Step 3: Querying enters the execution layer. In the execution layer, GIE generates low-level execution code through code generation (Codegen) technology based on the physical execution plan according to the underlying execution engine. There are two types of Codegen here.
Native Codegen is mainly for high-throughput queries. In the native Codegen, the query needs to be pre-loaded into the system, and then the low-level native code will be generated and compiled automatically. It will be mounted to the system as a dynamic link library and returned to the user with a globally unique query ID. Users can use the query ID plus some query parameters for subsequent fast queries. Because in high-throughput scenarios, users’ queries are usually similar, only with different parameters, this can ensure high throughput of queries as much as possible.
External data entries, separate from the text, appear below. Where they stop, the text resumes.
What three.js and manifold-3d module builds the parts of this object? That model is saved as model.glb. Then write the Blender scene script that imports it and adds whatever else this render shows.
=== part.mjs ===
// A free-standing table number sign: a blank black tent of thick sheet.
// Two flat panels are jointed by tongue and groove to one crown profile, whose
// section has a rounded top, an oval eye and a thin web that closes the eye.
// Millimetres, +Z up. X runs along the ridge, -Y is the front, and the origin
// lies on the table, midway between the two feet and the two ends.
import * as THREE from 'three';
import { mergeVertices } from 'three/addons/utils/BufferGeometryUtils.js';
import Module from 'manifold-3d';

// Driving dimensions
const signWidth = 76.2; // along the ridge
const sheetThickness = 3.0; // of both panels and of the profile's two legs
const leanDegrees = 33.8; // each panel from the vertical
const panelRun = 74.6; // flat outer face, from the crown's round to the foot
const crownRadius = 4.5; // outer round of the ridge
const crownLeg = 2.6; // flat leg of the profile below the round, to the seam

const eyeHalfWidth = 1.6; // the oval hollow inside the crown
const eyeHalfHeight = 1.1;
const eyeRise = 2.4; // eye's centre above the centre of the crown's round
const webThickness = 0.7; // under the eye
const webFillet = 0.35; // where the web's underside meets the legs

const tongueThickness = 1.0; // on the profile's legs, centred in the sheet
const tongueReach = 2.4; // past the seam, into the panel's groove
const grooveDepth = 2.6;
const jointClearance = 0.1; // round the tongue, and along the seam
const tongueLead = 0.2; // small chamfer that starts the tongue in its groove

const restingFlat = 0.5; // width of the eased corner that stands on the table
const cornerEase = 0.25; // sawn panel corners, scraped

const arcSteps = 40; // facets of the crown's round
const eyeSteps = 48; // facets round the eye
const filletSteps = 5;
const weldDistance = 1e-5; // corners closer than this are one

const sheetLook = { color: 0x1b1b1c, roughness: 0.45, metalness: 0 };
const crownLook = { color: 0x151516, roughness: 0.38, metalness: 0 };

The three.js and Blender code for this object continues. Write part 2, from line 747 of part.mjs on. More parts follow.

Descriptive Codegen is mainly for low-latency queries. Since pre-compilation is required for native Codegen, this process may take several minutes, which is unacceptable in low-latency scenarios. Therefore, in descriptive Codegen, we register the implementation of each (physical) operator in advance with the engine, so that they can be compiled together with the engine. When the query comes, the system will select the registered operator according to the physical plan and assemble it into the final executable task.
Step 4: Finally, the query can be executed on the corresponding engine and the results are returned to the client.